* PROVIDED DATA *
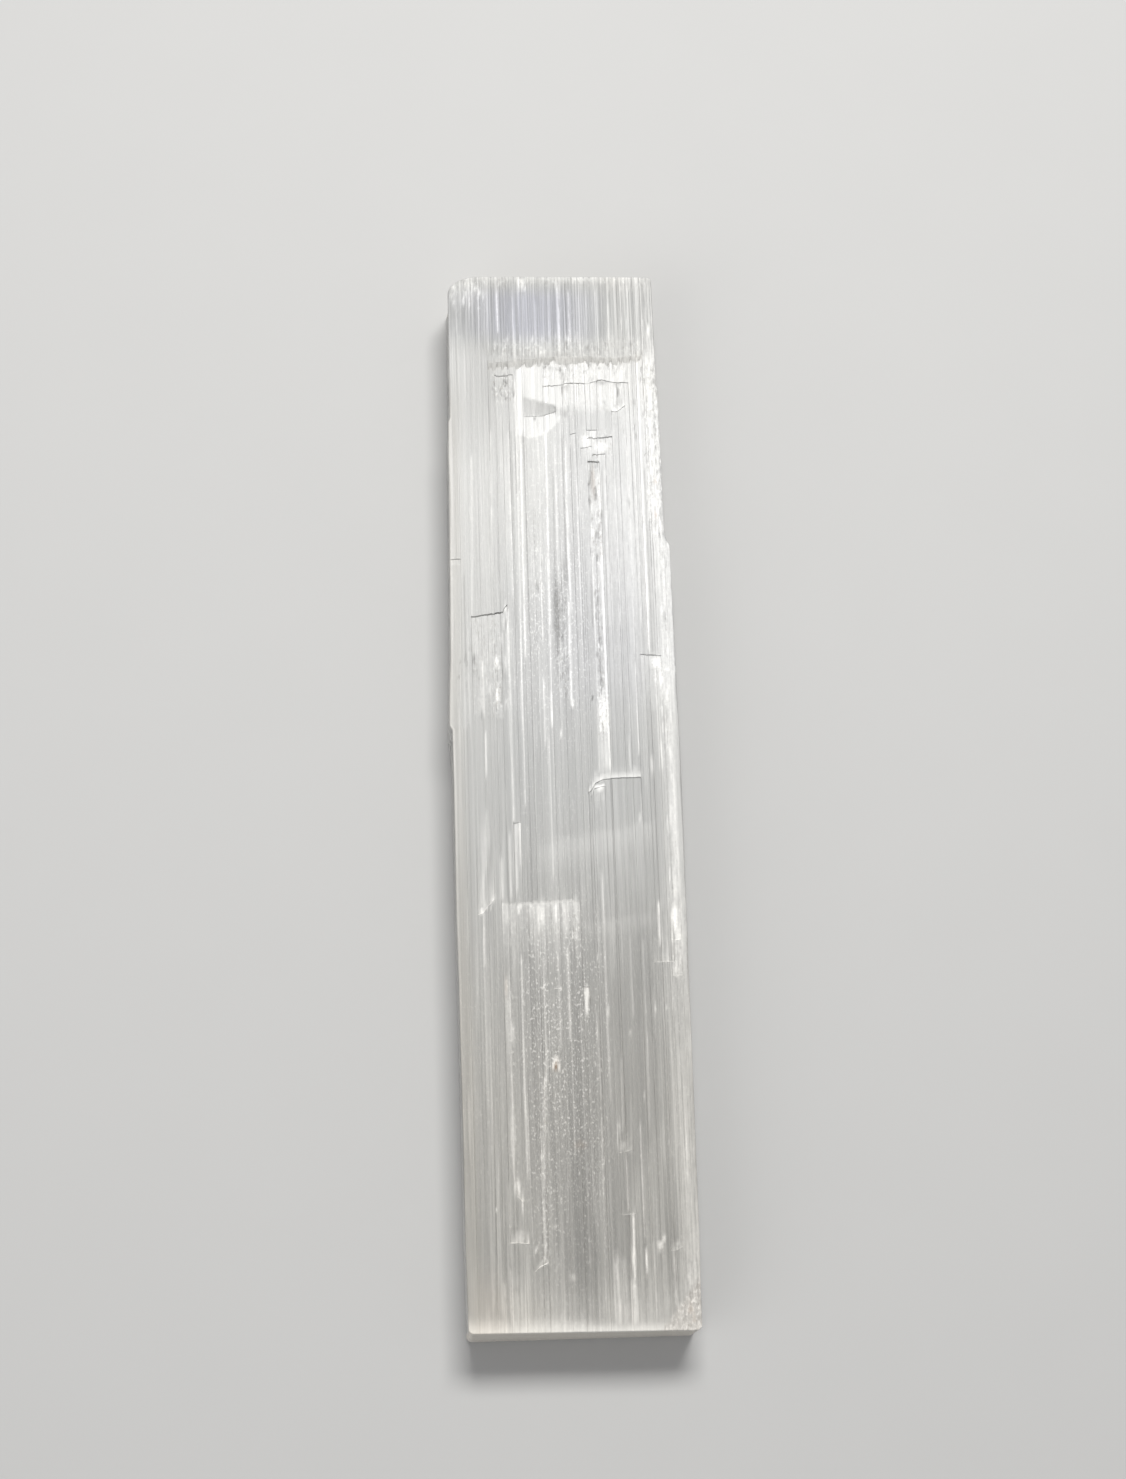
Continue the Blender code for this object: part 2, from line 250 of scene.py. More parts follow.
def drawLines():
    # each flake's broken line at every column, how far its wall spreads, and which columns it crosses
    count = len(reference)
    for flake in flakes + underFlakes:
        left, right = flake["span"]
        flake["on"] = (reference > left) & (reference < right)
        ragged = tufts(count, (0.75, 3, 9), (0.25, 1, 3))
        flake["at"] = along(flake["line"], reference) + flake["jag"] * ragged
        flake["width"] = flake["wall"] * (1 + flake["teeth"] * tufts(count, (0.7, 2, 5), (0.3, 1, 2)))
        flake["middle"] = float(flake["at"][flake["on"]].mean())


def makeRows():
    # strips along the blade, with one at each broken line and at each step of the edges
    length = blade["length"]
    marks = [0.0, *blade["endStrips"], *[length - strip for strip in blade["endStrips"]], length]
    for flake in flakes + underFlakes:
        marks += [flake["middle"] - flake["wall"] / 2, flake["middle"] + flake["wall"] / 2]
    for step in edgeSteps:
        marks += [step - blade["stepStrips"], step, step + blade["stepStrips"]]
    marks.sort()
    rows = [marks[0]]
    for mark in marks[1:]:
        start = rows[-1]
        gaps = [gap for low, high, gap in blade["fineRows"] if low <= (start + mark) / 2 <= high]
        steps = max(1, math.ceil((mark - start) / (gaps[0] if gaps else blade["rowGap"])))
        rows += [start + (mark - start) * n / steps for n in range(1, steps + 1)]
    return np.array(rows)


def bendRows():
    # where each row lies at each column: on the ends, on the broken lines, and straight in between
    length, rim = blade["length"], blade["endStrips"][-1]
    straightFrom, straightTo = blade["straight"][0], length - blade["straight"][1]
    foot = lowerEnd(acrossAt(reference, 0.0), 1.0)
    head = upperEnd(acrossAt(reference, length), 1.0)
    bent = np.empty((len(reference), len(rows)))
    for i in range(len(reference)):
        anchors = [(0.0, foot[i]), (rim, foot[i] + rim), (straightFrom, straightFrom)]
        anchors += [(straightTo, straightTo), (length - rim, head[i] - rim), (length, head[i])]
        for flake in flakes + underFlakes:
            if flake["on"][i]:
                half, wide = flake["wall"] / 2, flake["width"][i]
                low, high = flake["at"][i] + half - wide, flake["at"][i] + half
                if flake["run"] > 0:
                    low, high = flake["at"][i] - half, flake["at"][i] - half + wide
                anchors += [(flake["middle"] - half, low), (flake["middle"] + half, high)]
        anchors.sort()
        before, after = zip(*anchors)
        if np.any(np.diff(after) <= 0):
            print("broken lines cross at", round(float(reference[i]), 2), [round(a, 2) for a in after])
        bent[i] = np.interp(rows, before, after)
    return bent


def flakeDepth(found, whiten):
    # material that the flakes took, and how milky they left the fibres
    depth = np.zeros_like(places)
    milk = np.zeros_like(places)
    count = bundles.max() + 1
    for flake in found:
        direction = 1 if flake["run"] > 0 else -1
        longer = rng.uniform(0.65, 1.15, count)[bundles]
        deeper = 1 - flake["uneven"] * rng.uniform(-0.4, 1, count)[bundles]
        run = along(flake["runs"], reference) if flake["runs"] else abs(flake["run"]) * longer
        foot = flake["at"] + direction * (flake["width"] - flake["wall"] / 2)
        beyond = (places - foot[:, None]) * direction
        share = beyond / run[:, None]
        inside = flake["on"][:, None] & (share > -0.001)
        wall = np.clip(1 + beyond / flake["width"][:, None], 0, 1)
        left = np.where(inside, np.clip(1 - share, 0, 1) ** 0.8, wall)
        depth += np.where(flake["on"][:, None], flake["depth"] * deeper[:, None] * left, 0)
        if whiten:
            streaks = 0.6 + 0.4 * tufts(len(reference), (1, 1, 4))[:, None]
            fading = np.clip(1 - share, 0, 1) ** 1.5
            milk = np.maximum(milk, np.where(inside, flake["milk"] * fading * streaks, 0))
    return depth, milk


print("blade: strips and rows")
reference, bundles = makeColumns()
drawLines()
rows = makeRows()
places = bendRows()
acrosses = acrossAt(reference[:, None], places)
fromLeft = acrosses - along(leftEdge, places)
fromRight = along(rightEdge, places) - acrosses
fromFoot = places - places[:, :1]
fromHead = places[:, -1:] - places
lastColumn, lastRow = len(reference) - 1, len(rows) - 1
print(f"  {len(reference)} columns, {len(rows)} rows")

# How the upper face is worn
wear = {
    "edge": 0.17,  # rounding of the long edges
    "edgeSpread": 0.08,  # how much that varies along them
    "endShare": 0.9,  # rounding of the sawn ends' edges, as a share of it
    "corner": 0.25,  # extra rounding of the upper left corner
    "cornerAcross": 7,  # how far across it reaches
    "cornerAlong": (5, 1),  # and how far below the upper end it starts and is full
    "chipCorner": (5.9, 7.5, 0.42),  # chip at the lower right corner: across, along, depth
    "chipMargin": (109.0, 136.5, 2.0, 0.26),  # crumbled right edge: from, to, width, depth
    "chipFade": 4,  # how far it fades at both ends
    "chipRough": 0.35,
    "bundleDrop": 0.09,  # bundles lie up to this far below the face
    "bundleTilt": 0.02,
    "fibreRelief": 0.010,
    "lineWhiteness": 1.12,
    "lineSpread": 1.05,  # how softly a white line fades beside its fibre
    "ridge": (1.15, 0.5),  # how far in the right edge's white band is strongest, and how wide that is
    "white": {"chip": 0.36, "margin": 0.6, "foot": 0.62},  # whiteness of the chip, the crumbled edge, the foot
    "footReach": 2.8,  # how far up the blade the white foot fades
    "shade": {"chip": 0.2, "freshZone": 0.05, "clearTail": 0.16, "clearWedge": 0.26},
    "hazeEverywhere": 0.55,
    "streakyAtLeft": 0.45,  # streaks at the left edge, as a share of those further in
    "chipCrumbs": 0.75,
    "chipStain": 0.05,
    "warmLine": 0.3,  # how warm the largest scar's broken line is
}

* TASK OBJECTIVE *
Reproduce exactly, please, only the lines from the start of the data above to the line that contains "return np.array(rows)", with both ends kept.

* ANSWER FOR THE TASK *
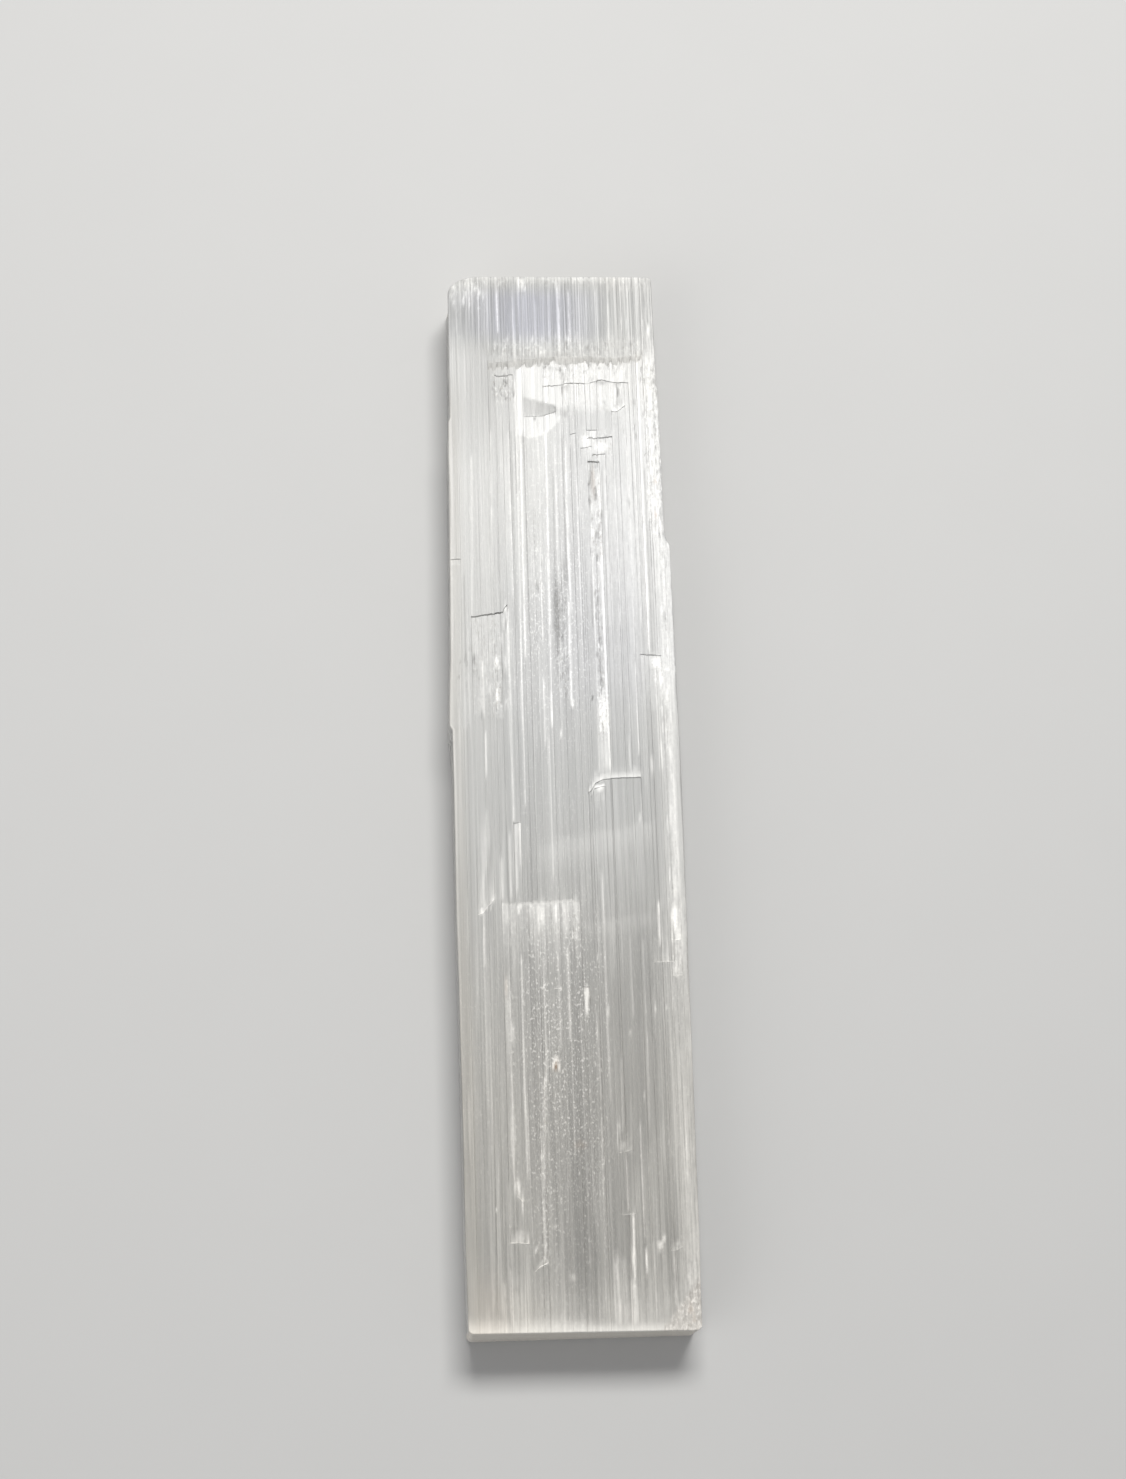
Continue the Blender code for this object: part 2, from line 250 of scene.py. More parts follow.
def drawLines():
    # each flake's broken line at every column, how far its wall spreads, and which columns it crosses
    count = len(reference)
    for flake in flakes + underFlakes:
        left, right = flake["span"]
        flake["on"] = (reference > left) & (reference < right)
        ragged = tufts(count, (0.75, 3, 9), (0.25, 1, 3))
        flake["at"] = along(flake["line"], reference) + flake["jag"] * ragged
        flake["width"] = flake["wall"] * (1 + flake["teeth"] * tufts(count, (0.7, 2, 5), (0.3, 1, 2)))
        flake["middle"] = float(flake["at"][flake["on"]].mean())


def makeRows():
    # strips along the blade, with one at each broken line and at each step of the edges
    length = blade["length"]
    marks = [0.0, *blade["endStrips"], *[length - strip for strip in blade["endStrips"]], length]
    for flake in flakes + underFlakes:
        marks += [flake["middle"] - flake["wall"] / 2, flake["middle"] + flake["wall"] / 2]
    for step in edgeSteps:
        marks += [step - blade["stepStrips"], step, step + blade["stepStrips"]]
    marks.sort()
    rows = [marks[0]]
    for mark in marks[1:]:
        start = rows[-1]
        gaps = [gap for low, high, gap in blade["fineRows"] if low <= (start + mark) / 2 <= high]
        steps = max(1, math.ceil((mark - start) / (gaps[0] if gaps else blade["rowGap"])))
        rows += [start + (mark - start) * n / steps for n in range(1, steps + 1)]
    return np.array(rows)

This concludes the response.